__Work instructions__: Reproduce only this span: the line containing "17.7, 0.7), springSteel());", the line containing "obj.matrix_parent_inverse = Matrix.Identity(4)", and every line between them, all exactly as given.

Data extracted from a collection
########

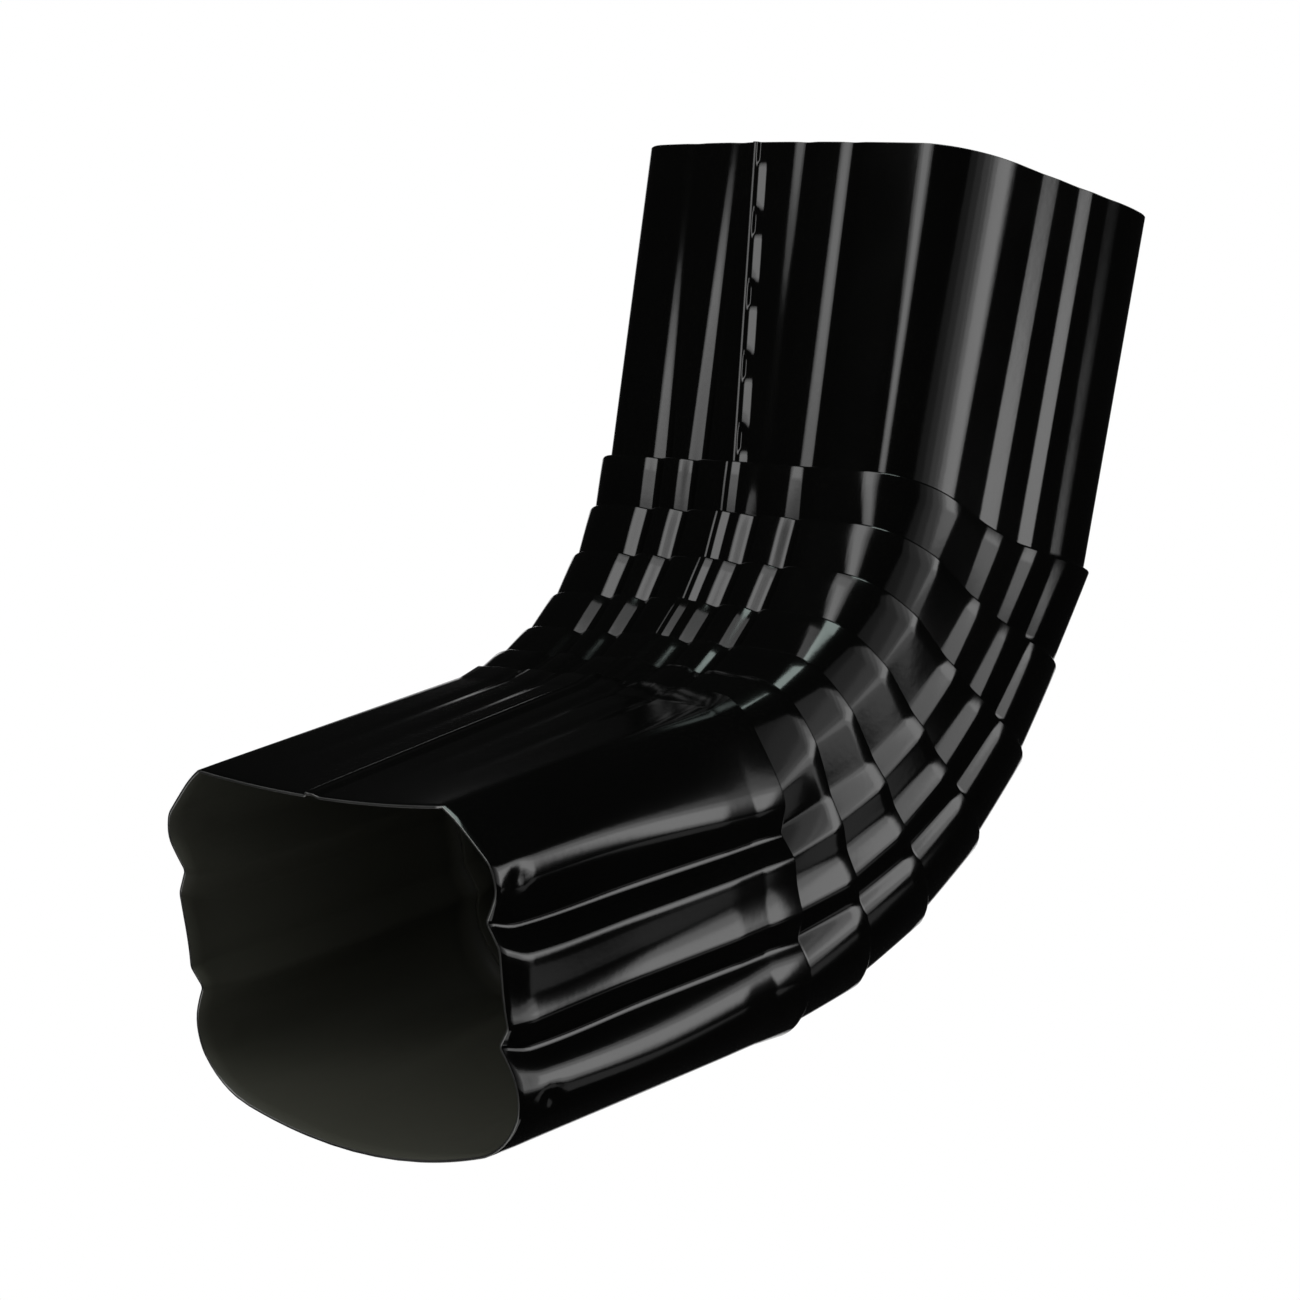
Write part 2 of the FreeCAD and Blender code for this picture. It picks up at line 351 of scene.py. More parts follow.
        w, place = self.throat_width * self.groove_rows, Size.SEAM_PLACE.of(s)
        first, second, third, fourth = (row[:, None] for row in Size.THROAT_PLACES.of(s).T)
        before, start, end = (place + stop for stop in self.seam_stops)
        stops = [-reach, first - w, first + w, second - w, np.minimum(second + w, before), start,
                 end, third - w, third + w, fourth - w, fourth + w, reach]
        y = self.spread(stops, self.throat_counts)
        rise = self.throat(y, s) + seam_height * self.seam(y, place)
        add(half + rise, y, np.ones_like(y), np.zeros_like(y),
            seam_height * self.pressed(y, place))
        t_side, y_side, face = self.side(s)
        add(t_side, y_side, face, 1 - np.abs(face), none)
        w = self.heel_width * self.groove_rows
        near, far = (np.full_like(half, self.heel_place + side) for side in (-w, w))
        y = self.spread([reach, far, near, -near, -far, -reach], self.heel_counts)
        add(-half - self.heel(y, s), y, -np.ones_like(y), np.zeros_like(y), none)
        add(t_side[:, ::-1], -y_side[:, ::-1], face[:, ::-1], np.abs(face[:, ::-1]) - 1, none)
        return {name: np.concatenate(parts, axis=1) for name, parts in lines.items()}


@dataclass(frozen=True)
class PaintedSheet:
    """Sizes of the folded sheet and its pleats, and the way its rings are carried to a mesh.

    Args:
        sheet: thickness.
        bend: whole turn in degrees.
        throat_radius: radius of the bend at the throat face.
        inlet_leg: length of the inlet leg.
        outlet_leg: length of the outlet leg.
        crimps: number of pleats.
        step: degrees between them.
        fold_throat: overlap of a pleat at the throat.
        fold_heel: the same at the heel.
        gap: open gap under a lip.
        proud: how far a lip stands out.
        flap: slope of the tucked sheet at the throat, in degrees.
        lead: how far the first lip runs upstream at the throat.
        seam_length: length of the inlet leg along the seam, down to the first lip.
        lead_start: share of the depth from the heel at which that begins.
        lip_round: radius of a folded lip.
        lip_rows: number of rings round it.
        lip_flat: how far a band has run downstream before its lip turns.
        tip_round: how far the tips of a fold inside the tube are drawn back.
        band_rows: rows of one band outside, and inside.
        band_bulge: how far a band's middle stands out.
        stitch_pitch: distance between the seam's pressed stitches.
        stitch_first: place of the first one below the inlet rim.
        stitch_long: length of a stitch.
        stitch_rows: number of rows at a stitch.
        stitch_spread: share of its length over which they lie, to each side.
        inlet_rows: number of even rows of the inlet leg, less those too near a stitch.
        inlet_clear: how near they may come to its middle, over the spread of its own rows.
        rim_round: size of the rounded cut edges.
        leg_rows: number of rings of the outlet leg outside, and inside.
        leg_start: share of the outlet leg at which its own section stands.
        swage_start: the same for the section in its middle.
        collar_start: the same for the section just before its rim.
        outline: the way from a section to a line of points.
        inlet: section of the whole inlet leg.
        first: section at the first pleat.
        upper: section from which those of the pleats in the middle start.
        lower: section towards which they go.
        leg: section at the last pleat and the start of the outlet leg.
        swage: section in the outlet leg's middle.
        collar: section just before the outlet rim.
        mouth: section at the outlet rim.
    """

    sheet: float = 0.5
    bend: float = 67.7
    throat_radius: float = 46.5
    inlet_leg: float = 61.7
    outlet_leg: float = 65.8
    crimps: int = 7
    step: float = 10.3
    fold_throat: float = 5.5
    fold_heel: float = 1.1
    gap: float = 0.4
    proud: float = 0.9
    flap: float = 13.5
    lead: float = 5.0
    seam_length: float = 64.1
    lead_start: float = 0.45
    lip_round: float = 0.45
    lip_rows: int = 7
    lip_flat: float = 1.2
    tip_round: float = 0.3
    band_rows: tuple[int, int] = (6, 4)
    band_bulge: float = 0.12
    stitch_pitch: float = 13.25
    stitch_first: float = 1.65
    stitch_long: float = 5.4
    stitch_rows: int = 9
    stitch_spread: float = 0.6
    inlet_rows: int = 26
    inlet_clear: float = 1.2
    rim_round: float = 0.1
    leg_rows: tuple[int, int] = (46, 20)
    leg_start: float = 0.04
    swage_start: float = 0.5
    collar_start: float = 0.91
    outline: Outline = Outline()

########

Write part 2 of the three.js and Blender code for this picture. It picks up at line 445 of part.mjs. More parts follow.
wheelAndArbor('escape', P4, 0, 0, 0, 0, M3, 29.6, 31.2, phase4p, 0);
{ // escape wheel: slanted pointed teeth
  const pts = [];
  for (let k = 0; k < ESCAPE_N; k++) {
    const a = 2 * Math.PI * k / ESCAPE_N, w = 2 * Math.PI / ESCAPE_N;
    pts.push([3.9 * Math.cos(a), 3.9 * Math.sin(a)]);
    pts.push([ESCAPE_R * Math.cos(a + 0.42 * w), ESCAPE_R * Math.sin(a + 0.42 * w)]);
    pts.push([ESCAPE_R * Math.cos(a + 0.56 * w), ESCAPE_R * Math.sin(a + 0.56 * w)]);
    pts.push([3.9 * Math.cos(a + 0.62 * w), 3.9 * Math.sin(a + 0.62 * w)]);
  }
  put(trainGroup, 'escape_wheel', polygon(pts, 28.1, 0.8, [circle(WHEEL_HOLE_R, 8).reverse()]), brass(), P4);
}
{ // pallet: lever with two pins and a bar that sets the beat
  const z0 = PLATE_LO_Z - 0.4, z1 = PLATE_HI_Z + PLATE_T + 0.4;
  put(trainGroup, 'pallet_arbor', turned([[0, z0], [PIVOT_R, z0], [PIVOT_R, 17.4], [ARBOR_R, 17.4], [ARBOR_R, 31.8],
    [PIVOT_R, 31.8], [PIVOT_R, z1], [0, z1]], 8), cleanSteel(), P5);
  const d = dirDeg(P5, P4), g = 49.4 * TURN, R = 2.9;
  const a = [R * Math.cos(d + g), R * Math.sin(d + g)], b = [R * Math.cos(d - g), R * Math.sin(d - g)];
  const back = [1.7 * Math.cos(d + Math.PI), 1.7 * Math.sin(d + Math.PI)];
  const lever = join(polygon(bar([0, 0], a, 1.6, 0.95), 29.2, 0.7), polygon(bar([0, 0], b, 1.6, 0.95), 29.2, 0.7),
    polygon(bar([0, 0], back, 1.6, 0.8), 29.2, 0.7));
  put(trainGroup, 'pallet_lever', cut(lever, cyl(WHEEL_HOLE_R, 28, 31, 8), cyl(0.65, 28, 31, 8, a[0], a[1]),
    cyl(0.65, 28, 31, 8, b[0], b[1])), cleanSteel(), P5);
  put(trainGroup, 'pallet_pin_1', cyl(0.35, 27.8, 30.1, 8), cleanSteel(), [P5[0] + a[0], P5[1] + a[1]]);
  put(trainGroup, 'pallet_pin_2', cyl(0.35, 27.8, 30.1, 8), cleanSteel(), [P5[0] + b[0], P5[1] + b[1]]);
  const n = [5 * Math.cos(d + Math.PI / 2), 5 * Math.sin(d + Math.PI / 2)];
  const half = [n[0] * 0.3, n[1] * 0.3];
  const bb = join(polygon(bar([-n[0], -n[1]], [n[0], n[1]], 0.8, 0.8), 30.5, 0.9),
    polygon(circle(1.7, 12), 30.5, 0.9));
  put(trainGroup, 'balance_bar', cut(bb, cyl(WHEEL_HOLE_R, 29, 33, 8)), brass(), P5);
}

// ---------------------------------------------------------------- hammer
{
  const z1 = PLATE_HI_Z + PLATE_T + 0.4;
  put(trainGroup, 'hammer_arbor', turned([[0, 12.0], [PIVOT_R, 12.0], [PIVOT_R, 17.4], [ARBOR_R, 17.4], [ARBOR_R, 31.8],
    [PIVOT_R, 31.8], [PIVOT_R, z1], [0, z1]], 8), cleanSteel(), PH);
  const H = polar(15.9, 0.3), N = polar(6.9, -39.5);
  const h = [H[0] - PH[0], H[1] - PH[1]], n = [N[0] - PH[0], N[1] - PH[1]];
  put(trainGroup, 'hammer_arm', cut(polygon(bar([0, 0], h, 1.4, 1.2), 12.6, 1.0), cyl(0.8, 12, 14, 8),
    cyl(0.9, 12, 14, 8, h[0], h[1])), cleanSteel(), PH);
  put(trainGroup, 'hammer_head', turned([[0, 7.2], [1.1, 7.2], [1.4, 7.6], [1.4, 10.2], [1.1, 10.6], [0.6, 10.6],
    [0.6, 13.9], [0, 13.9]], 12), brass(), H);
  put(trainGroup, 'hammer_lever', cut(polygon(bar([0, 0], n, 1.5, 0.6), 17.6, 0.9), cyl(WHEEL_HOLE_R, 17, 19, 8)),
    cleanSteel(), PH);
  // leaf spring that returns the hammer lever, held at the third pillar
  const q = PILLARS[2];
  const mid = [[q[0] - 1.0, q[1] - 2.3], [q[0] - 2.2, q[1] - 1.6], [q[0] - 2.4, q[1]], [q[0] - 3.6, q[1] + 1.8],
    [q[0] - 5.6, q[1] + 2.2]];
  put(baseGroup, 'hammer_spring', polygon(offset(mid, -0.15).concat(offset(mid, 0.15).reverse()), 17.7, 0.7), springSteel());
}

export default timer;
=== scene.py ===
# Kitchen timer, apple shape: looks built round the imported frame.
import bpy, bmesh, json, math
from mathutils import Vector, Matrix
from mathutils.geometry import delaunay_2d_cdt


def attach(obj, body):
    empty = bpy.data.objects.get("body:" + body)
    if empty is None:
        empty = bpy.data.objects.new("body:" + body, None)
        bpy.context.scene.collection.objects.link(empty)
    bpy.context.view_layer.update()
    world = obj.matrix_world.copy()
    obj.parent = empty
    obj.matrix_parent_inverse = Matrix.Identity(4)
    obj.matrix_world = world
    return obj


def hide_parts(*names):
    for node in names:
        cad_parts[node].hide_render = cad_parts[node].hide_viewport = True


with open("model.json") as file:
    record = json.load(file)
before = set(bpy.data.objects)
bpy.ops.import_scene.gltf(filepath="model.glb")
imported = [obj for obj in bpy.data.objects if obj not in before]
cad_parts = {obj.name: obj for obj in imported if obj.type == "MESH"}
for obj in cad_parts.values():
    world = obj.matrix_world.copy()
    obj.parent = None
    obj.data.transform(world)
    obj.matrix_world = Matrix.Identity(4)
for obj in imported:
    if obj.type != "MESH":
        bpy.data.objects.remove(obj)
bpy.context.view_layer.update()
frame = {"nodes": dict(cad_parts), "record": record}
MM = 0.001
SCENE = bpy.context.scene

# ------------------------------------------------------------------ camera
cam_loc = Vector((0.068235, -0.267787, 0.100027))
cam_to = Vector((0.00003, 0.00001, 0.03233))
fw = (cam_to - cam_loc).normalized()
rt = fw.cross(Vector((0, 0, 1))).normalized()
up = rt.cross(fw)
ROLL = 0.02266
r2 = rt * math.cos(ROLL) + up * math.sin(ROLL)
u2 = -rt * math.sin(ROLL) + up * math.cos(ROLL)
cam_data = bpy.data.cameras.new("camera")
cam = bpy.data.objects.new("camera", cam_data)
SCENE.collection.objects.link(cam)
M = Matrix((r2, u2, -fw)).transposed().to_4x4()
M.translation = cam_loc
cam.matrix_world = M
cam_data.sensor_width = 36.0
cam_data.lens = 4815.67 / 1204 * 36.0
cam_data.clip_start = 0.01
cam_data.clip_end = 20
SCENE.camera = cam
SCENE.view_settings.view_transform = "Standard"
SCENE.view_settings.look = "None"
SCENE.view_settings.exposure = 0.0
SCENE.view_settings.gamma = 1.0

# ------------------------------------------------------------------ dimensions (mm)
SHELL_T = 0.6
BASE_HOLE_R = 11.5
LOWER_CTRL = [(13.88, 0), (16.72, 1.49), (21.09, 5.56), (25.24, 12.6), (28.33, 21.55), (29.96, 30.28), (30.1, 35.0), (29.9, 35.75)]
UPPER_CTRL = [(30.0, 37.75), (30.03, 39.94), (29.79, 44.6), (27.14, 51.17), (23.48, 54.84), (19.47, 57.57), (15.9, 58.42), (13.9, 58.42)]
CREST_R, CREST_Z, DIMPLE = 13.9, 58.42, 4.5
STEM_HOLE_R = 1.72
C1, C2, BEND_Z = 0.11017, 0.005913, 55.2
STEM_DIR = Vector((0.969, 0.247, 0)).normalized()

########

__Correct answer__:
  put(baseGroup, 'hammer_spring', polygon(offset(mid, -0.15).concat(offset(mid, 0.15).reverse()), 17.7, 0.7), springSteel());
}

export default timer;
=== scene.py ===
# Kitchen timer, apple shape: looks built round the imported frame.
import bpy, bmesh, json, math
from mathutils import Vector, Matrix
from mathutils.geometry import delaunay_2d_cdt


def attach(obj, body):
    empty = bpy.data.objects.get("body:" + body)
    if empty is None:
        empty = bpy.data.objects.new("body:" + body, None)
        bpy.context.scene.collection.objects.link(empty)
    bpy.context.view_layer.update()
    world = obj.matrix_world.copy()
    obj.parent = empty
    obj.matrix_parent_inverse = Matrix.Identity(4)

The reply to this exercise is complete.